### GIVEN INSTRUCTION:
Copy every line from the data below in which the string "scene" can be found.

### DATA EXTRACT:
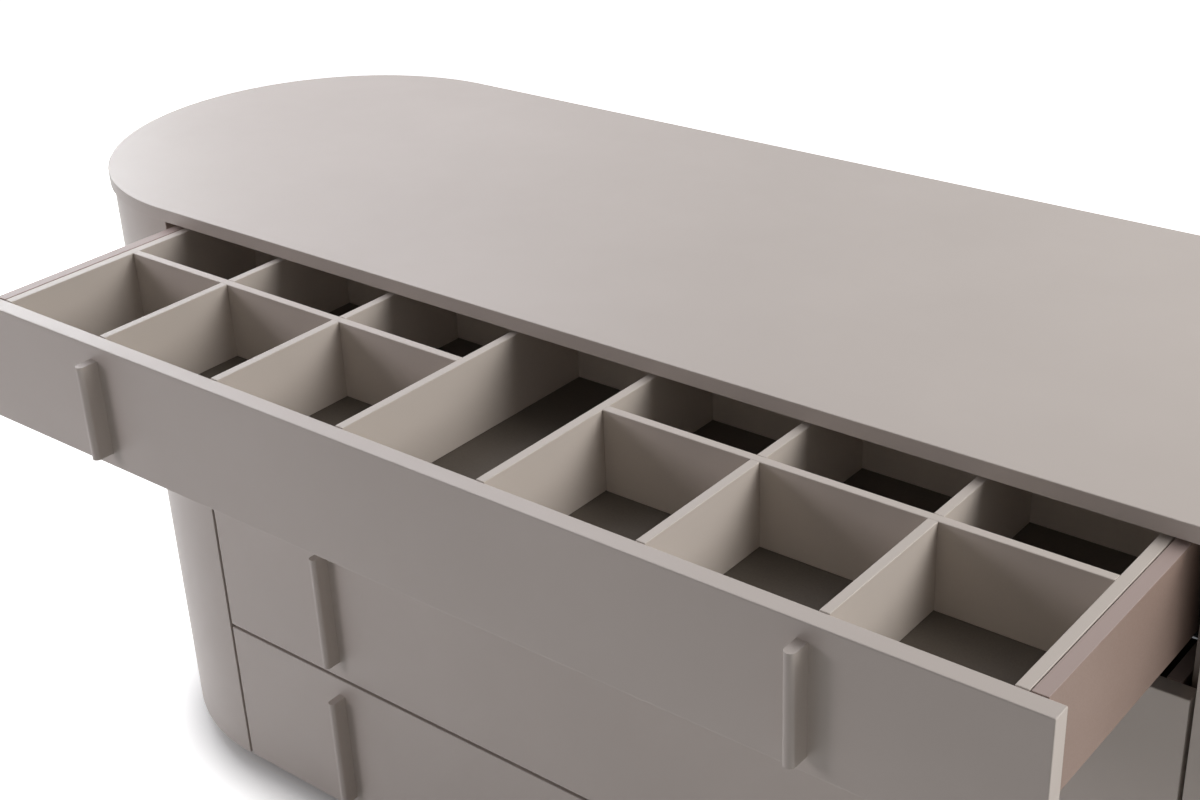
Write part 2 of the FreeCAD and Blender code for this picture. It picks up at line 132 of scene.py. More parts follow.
def machined(mesh, arris=0.0, holes=None, tree=None, sizes=None):
    """Grows a mesh from a node tree if one is given, eases its edges, cuts its holes and
    evens its shading, and gives back one plain mesh with no modifiers."""
    carrier = bpy.data.objects.new("carrier", mesh)
    bpy.context.scene.collection.objects.link(carrier)
    if tree:
        grow = carrier.modifiers.new("grow", "NODES")
        grow.node_group = tree
        for item in tree.interface.items_tree:
            if item.item_type == "SOCKET" and item.name in sizes:
                grow[item.identifier] = sizes[item.name]
    if arris:
        ease = carrier.modifiers.new("ease", "BEVEL")
        ease.width = arris
        ease.segments = 3
        ease.limit_method = "ANGLE"
        ease.angle_limit = math.radians(50)
    if holes:
        cutter = bpy.data.objects.new("cutter", holes)
        bpy.context.scene.collection.objects.link(cutter)
        cut = carrier.modifiers.new("cut", "BOOLEAN")
        cut.operation = "DIFFERENCE"
        cut.solver = "EXACT"
        cut.object = cutter
    weigh = carrier.modifiers.new("weigh", "WEIGHTED_NORMAL")
    weigh.keep_sharp = True
    if not tree:
        for polygon in mesh.polygons:
            polygon.use_smooth = True
    graph = bpy.context.evaluated_depsgraph_get()
    made = bpy.data.meshes.new_from_object(carrier.evaluated_get(graph))
    bpy.data.objects.remove(carrier)
    if holes:
        bpy.data.objects.remove(cutter)
    return made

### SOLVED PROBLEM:
Write part 2 of the FreeCAD and Blender code for this picture. It picks up at line 132 of scene.py. More parts follow.
    bpy.context.scene.collection.objects.link(carrier)
        bpy.context.scene.collection.objects.link(cutter)